SCHEDULE 13D
This Amendment No. 7 (“Amendment No. 7”) amends and supplements the Schedule 13D filed with the Securities and Exchange Commission on July 27, 2023 (the “Initial Schedule 13D” and together with Amendment No. 1 thereto filed on August 7, 2023, Amendment No. 2 thereto filed on August 28, 2023, Amendment No. 3 thereto filed on January 3, 2024, Amendment No. 4 thereto filed on July 15, 2024, Amendment No. 5 thereto filed on July 30, 2024, Amendment No. 6 thereto filed on August 14, 2024 and this Amendment No. 7, the “Schedule 13D”) by Todd Deutsch and Ted D. Kellner (the “Reporting Persons”) with respect to the Common Stock, par value $0.001 per share, of AIM ImmunoTech Inc. (the “Company”). Capitalized terms used herein and not otherwise defined in this Amendment No. 7 shall have the meanings set forth in the Schedule 13D. This Amendment No. 7 amends Items 4, 6 and 7 to the extent set forth below.
Item 4. Purpose of the Transaction
Item 4 is hereby supplemented as follows:
In accordance with the requirements of the Company’s bylaws, on September 3, 2024, Mr. Kellner submitted to the Company notice (the “Notice”) of his intent to nominate himself, Mr. Deutsch and Mr. Chioini for election to the Company’s board of directors at the 2024 annual meeting of stockholders. Mr. Kellner also notified the Company that he would supplement the Notice no later than September 13, 2024 to identify an additional highly qualified and independent nominee.
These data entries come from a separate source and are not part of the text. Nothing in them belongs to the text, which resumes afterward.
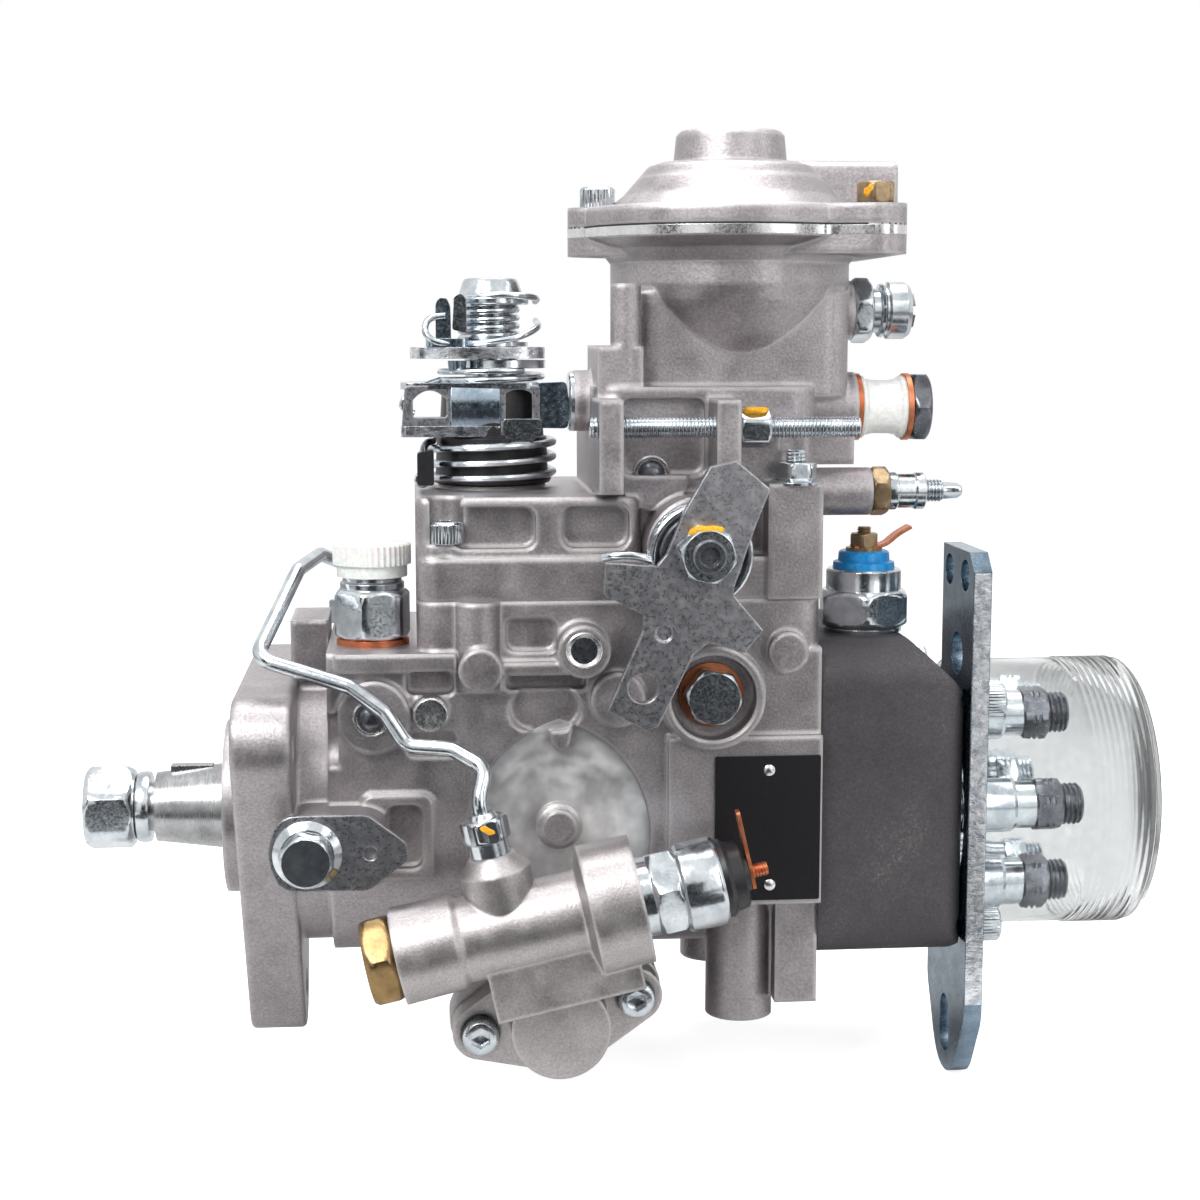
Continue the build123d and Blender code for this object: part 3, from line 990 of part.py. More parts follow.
def make_shaft_lock():
    """Tab plate with its flanged bolt, which locks the shaft for transport."""
    y0 = -58 - 1.8
    points = [(19, 10.5), (37, 10.5), (46.5, 0), (37, -10.5), (19, -10.5)]
    plate = slab_xz(points, y0, -58) + plate_xz([(LOCK_X, LOCK_Z, 10.5)], y0, -58)
    plate -= cyl_y(4.05, y0 - 1, -57, LOCK_X, LOCK_Z) + cyl_y(1.8, y0 - 1, -57, 37, LOCK_Z)
    bolt = cyl_y(4, y0 - 3, -41, LOCK_X, LOCK_Z) + hex_y(13, y0 - 10, y0 - 2.4, LOCK_X, LOCK_Z)
    bolt += cyl_y(9.2, y0 - 2.4, y0, LOCK_X, LOCK_Z)
    return [plate, bolt]


# Cold start advance cover on the near side of the timing piston


def on_barrel(piece):
    """Place a piece made along +X onto the sloping barrel line."""
    return Pos(BARREL_X0, BARREL_Y, BARREL_Z0) * Rot(0, -TIMING_TILT, 0) * piece


def make_cold_start_cover():
    pads = [(x, z, 7.5) for x, z in timing_screw_places()]
    cover = plate_xz(pads + [(TIMING_X, TIMING_Z, 16)], COVER_NEAR_Y - 10, COVER_NEAR_Y)
    cover += cyl_y(13.2, -70, COVER_NEAR_Y, TIMING_X, TIMING_Z)
    barrel = turned_x([(0, 0), (0, 13), (16, 12.6), (18, 11.5), (50, 11.5), (52, 17.5), (66, 17.2), (66, 0)])
    cover += on_barrel(barrel)
    neck = block(22, 62, -8, 20, -22, 0) & block(22, 62, -8, -BARREL_Y + COVER_NEAR_Y, -30, 0)
    cover += on_barrel(neck)
    branch = turned_z([(0, 0), (9.5, 0), (9.5, 17), (6, 21), (0, 21)], 0, 0)
    cover += on_barrel(Pos(30, 0, 0) * branch)
    cover -= on_barrel(cyl_x(6.2, -1, 68)) + cyl_y(8, COVER_NEAR_Y - 9, COVER_NEAR_Y + 1, TIMING_X, TIMING_Z)
    cover -= on_barrel(cyl_z(3, 12, 22, 30, 0))
    for x, z in timing_screw_places():
        cover -= cyl_y(3, -100, COVER_NEAR_Y + 1, x, z) + cyl_y(5.4, -100, COVER_NEAR_Y - 9, x, z)
    return cover


def make_brass_plug():
    return on_barrel(hex_x(22, -7.5, 0) + cyl_x(6.2, 0, 12))


def make_advance_solenoid():
    body = cyl_x(6.2, 50, 66) + cyl_x(10.5, 66, 69) + hex_x(20, 69, 77) + cyl_x(12, 77, 88)
    cap = turned_x([(88, 0), (88, 11), (93, 9), (95, 9), (95, 0)]) + cyl_x(2.2, 95, 101)
    return [on_barrel(body), on_barrel(cap)]


def pipe_route():
    """The fuel pipe from the branch of the cold start cover to behind the lug on top of the neck."""
    spot = Pos(BARREL_X0, BARREL_Y, BARREL_Z0) * Rot(0, -TIMING_TILT, 0)
    start = (spot * Pos(30, 0, 26)).position
    second = (spot * Pos(30, 0, 36)).position
    return [start, second, (67.2, -61, 22.5), (58.5, -57, 27), (46.5, -54, 27.5), (40.5, -52, 36.5), (31.5, -50, 43),
            (6.5, -46, 50.5), (16.5, -14, 70.5), (22, 3, 73), FAR_UNION + Vector(0, 0, 12), FAR_UNION]


def make_fuel_pipe():
    points = pipe_route()
    path = FilletPolyline(*points, radius=5.0)
    tube = sweep(Plane(path @ 0, z_dir=path % 0) * Circle(PIPE_R), path)
    nut = on_barrel(Pos(30, 0, 0) * (cyl_z(5.2, 21.0, 25, 0, 0) + hex_z(11, 25, 31, 0, 0) + cyl_z(3, 13, 21, 0, 0)))
    far_nut = hex_z(11, LEDGE_Z, LEDGE_Z + 7, FAR_UNION.X, FAR_UNION.Y)
    far_nut -= cyl_z(PIPE_R, 0, 90, FAR_UNION.X, FAR_UNION.Y)
    return [tube, nut - tube, far_nut]


def make_timing_spring_cover():
    y1 = TIMING_HALF_L
    pads = [(x, z, 7.5) for x, z in timing_screw_places()]
    cover = plate_xz(pads + [(TIMING_X, TIMING_Z, 15)], y1, y1 + 6) + cyl_y(13, y1 + 5, y1 + 11, TIMING_X, TIMING_Z)
    for x, z in timing_screw_places():
        cover -= cyl_y(3, y1 - 1, y1 + 12, x, z)
    return cover


def make_cap_screws():
    solids = []
    for x, z in timing_screw_places():
        solids.append(cap_screw_y(x, z, COVER_NEAR_Y - 15, 17))
        far = cap_screw_y(x, -z, -TIMING_HALF_L - 12, 14)
        solids.append(Rot(180, 0, 0) * far)
    for x, y in cover_screw_places():
        top = COVER_SKIRT_Z + 10 if x < BOWL_X - 40 else REAR_SCREW_Z + 6
        solids.append(cap_screw_z(x, y, top, top - 6 - JOINT_Z + 8))
    for x, y in LID_SCREWS:
        solids.append(cap_screw_z(x, y, BOWL_Z1 + LID_FLANGE_T + 6, 14))
    for y, z in head_screw_places():
        x1 = BRACKET_X1 if y < 0 else HEAD_X1
        screw = cap_screw_z(0, 0, x1 + 6, x1 - BODY_X1 + 8)
        solids.append(Pos(0, y, z) * Rot(0, 90, 0) * screw)
    return solids


# Write one file for each node

def save(name, shapes):
    """Write one node: a shape, or a list of shapes that share it."""
    group = shapes if isinstance(shapes, list) else [shapes]
    solids = [solid for shape in group for solid in shape.solids()]
    export_step(Compound(solids), "parts/" + name + ".step")


def main():
    shaft, key = make_drive_shaft()
    save("drive_shaft", [shaft, key])
    save("shaft_nut", make_shaft_nut())
    save("feed_pump_rotor", make_feed_rotor())
    save("governor_drive_gear", make_drive_gear())
    save("cam_plate", make_cam_plate())
    save("plunger", make_plunger())
    save("governor_cage", make_governor_cage())
    for n in range(FLYWEIGHTS):
        save("flyweight_" + str(n + 1), make_flyweight(n))
    save("governor_sleeve", make_governor_sleeve())
    save("governor_lever", make_governor_lever())
    save("control_sleeve", make_control_sleeve())
    save("governor_pins", make_governor_pins())
    save("roller_ring", make_roller_ring())
    save("timing_piston", make_timing_piston())
    save("pump_housing", make_housing())
    save("shaft_bush", make_shaft_bush())
    save("shaft_seal", make_shaft_seal())
    save("feed_pump_cam_ring", make_feed_cam_ring())
    save("feed_pump_cover_plate", make_feed_cover_plate())
    save("distributor_head", make_head())
    for n, place in enumerate(outlet_places()):
        save("delivery_valve_" + str(n + 1), make_delivery_valve(*place))
    save("head_centre_plug", make_centre_plug())
    save("shutoff_solenoid", make_solenoid())
    save("shutoff_terminal", make_solenoid_terminal())
    save("shutoff_armature", make_armature())
    save("rear_bracket", make_rear_bracket())
    save("outlet_cap", make_outlet_cap())
    save("governor_cover", make_governor_cover())
    save("boost_lid", make_boost_lid())
    save("boost_pin", make_boost_pin())
    save("return_springs", make_return_springs())
    save("throttle_shaft", make_throttle_shaft())
    save("governor_spring", make_governor_spring())
    save("throttle_lever", make_throttle_lever())
    save("throttle_spring", make_throttle_spring())
    save("stop_lever", make_stop_lever())
    save("inlet_fitting", make_inlet_fitting())
    save("inlet_cap", make_inlet_cap())
    save("copper_washers", make_copper_washers())
    save("overflow_sleeve", make_overflow_sleeve())
    save("overflow_bolt", make_overflow_bolt())
    save("full_load_screw", make_full_load_screw())
    save("max_speed_screw", make_max_speed_screw())
    save("vent_fitting", make_vent_fitting())
    save("side_plug", make_side_plug())
    save("shaft_lock", make_shaft_lock())
    save("cold_start_cover", make_cold_start_cover())
    save("brass_plug", make_brass_plug())
    save("advance_solenoid", make_advance_solenoid())
    save("fuel_pipe", make_fuel_pipe())
    save("timing_spring_cover", make_timing_spring_cover())
    save("cap_screws", make_cap_screws())


main()
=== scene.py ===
from math import cos, pi, radians, sin

import bmesh
import bpy
import numpy as np
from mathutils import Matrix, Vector


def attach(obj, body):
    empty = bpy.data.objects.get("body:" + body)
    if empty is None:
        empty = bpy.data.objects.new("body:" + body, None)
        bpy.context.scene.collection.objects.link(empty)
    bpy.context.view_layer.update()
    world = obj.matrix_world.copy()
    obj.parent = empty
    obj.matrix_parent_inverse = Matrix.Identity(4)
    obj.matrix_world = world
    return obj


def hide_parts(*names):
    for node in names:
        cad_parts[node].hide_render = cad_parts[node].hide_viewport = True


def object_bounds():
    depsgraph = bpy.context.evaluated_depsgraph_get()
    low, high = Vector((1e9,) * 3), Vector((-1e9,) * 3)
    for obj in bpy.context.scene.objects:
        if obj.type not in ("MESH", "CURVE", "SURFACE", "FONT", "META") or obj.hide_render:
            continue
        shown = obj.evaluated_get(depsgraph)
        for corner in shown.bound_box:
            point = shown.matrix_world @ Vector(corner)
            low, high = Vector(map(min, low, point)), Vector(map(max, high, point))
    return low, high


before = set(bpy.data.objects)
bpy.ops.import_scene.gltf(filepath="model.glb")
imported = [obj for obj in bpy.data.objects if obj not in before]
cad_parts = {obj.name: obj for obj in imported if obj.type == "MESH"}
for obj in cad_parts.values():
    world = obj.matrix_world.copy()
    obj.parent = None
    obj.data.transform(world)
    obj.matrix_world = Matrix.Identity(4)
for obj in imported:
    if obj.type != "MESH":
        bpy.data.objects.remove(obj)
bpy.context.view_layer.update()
MM = 0.001

# Lines and places of the pump in millimetres, in its model's frame: X along the shaft, Z up, levers at -Y
DRIVE_NUT_FLATS, DRIVE_NUT_X0, DRIVE_NUT_X1 = 22.0, -46.0, -32.4
SHAFT_THREAD_R = 7.0
THROTTLE_X = 71.7
STOP_DISC_Y, STOP_DISC_Z = -9.5, 117.4
STOP_X, STOP_Z = 125.5, 79.0
STOP_SPRING_X, STOP_SPRING_Z = 124.9, 78.0
INLET_X, INLET_Y, INLET_Z0 = 37.3, -22.0, 52.2
SOLENOID_X, SOLENOID_Y = 178.0, -15.0
SPEED_SCREW_Y, SPEED_SCREW_Z = -46.0, 111.5
OVERFLOW_Y, OVERFLOW_Z = -10.0, 115.5
FULL_LOAD_Y, FULL_LOAD_Z = -20.0, 92.0
VENT_Z = 143.0
LOCK_X = 20.0
SIDE_PLUG_X, SIDE_PLUG_Z = 130.0, 38.0
BALL_PLUGS = ((37.1, -45.0, 33.5), (114.5, -31.0, 98.0))
TURNED_PLUG_X, TURNED_PLUG_Z = 53.0, 34.6
SIDE_HOLE_X, SIDE_HOLE_Z = 94.3, 51.9
MILL_XS, MILL_Z, MILL_R, MILL_FOOT_Z = (97.6, 78.8), -2.0, 34.6, -19.8
PLATE_LEFT, PLATE_RIGHT, PLATE_LOW, PLATE_TOP = 130.8, 160.2, -19.6, 21.2
PLATE_RIVETS = ((145.8, 17.2), (146.2, -15.2))
BARREL = (43.5, -66.0, -26.5)
BARREL_TILT = radians(12.4)
UNION_ALONG = 30.0
OUTLET_RING_R, OUTLET_TURN, DARK_OUTLETS = 28.5, 4.0, (0, 1, 5)
CUP_RINGS, CUP_RING_STEP = (241.0, 258.0), 1.9
BOWL_X, LID_R, LID_Z = 140.5, 44.0, 166.0
LID_SCREWS = ((102.0, -4.0), (175.5, -34.0), (175.5, 30.0))
LID_SEAT_Z, LID_LUG_R = 171.5, 8.5
IDLE_X, IDLE_Y = 153.8, -37.5
COVER_SCREWS = ((57.5, -37.5, 80.0), (57.5, 37.5, 80.0), (153.8, 37.5, 96.0))
COLD_SCREWS = ((65.4, -51.7), (107.6, -42.5))
COLD_FRONT_Y, COLD_BACK_Y = -55.0, 52.0
HEAD_SCREWS = ((208.4, -35.0, -31.0), (208.4, -35.0, 34.0), (203.2, 35.0, -31.0), (203.2, 35.0, 34.0))
SCREW_HEAD_R, SCREW_HEAD_HIGH, SOCKET_FLATS = 5.0, 6.0, 5.0
KNURLS, KNURL_DEPTH = 36, 0.22

# A smooth noise keeps mostly between these two values, so a ramp between them uses its whole range
NOISE_LOW, NOISE_HIGH = 0.3, 0.7
# Corner of a hexagon before its cone, and the foot of that cone, as parts of half its width across flats
HEX_CORNER, HEX_FOOT = 1.16, 0.97


# Colours and nodes

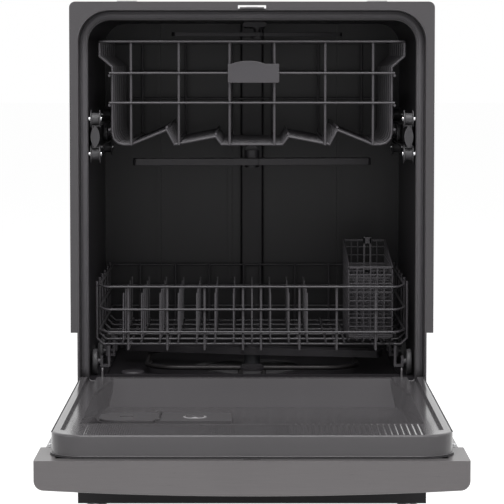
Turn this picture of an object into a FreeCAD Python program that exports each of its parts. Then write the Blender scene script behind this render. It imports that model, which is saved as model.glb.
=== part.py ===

The Notice, together with this Schedule 13D, the proxy statement filed by the Reporting Persons and Mr. Chioini last year and the extensive factual record gained through discovery and trial in the Delaware Court of Chancery last year, provides the board with all information it could possibly desire in connection with Mr. Kellner’s nominations. The Company’s stockholders expressed their clear will in connection with last year’s annual meeting, delivering proxies sufficient to elect the Reporting Persons (despite the fact that the Company did not even include Mr. Kellner, Mr. Deutsch and Mr. Chioini on its proxy card). Against this backdrop, any rejection of the Notice by the board this year would be a clear and obvious bad faith act and continuation of its improper purpose and breach of duty of loyalty.
The Reporting Persons are attaching a copy of the Notice as Exhibit 1 hereto.
The Reporting Persons intend to focus on pursuing Mr. Kellner’s nominations in order to effect much needed changes to the Company’s board of directors. However, as stockholders of the Company, it has also become increasingly apparent to the Reporting Persons over time that change is also needed with respect to the Company’s senior management. In particular, after being found by the Delaware Supreme Court, along with other directors, to have breached his fiduciary duty of loyalty to the Company and its stockholders, and causing severe damage to the Company’s financial condition and reputation through his wrongful acts, the Reporting Persons believe it would be difficult for the Company to turn around its fortunes and regain investor confidence while Mr. Equels remains the Company’s chief executive officer.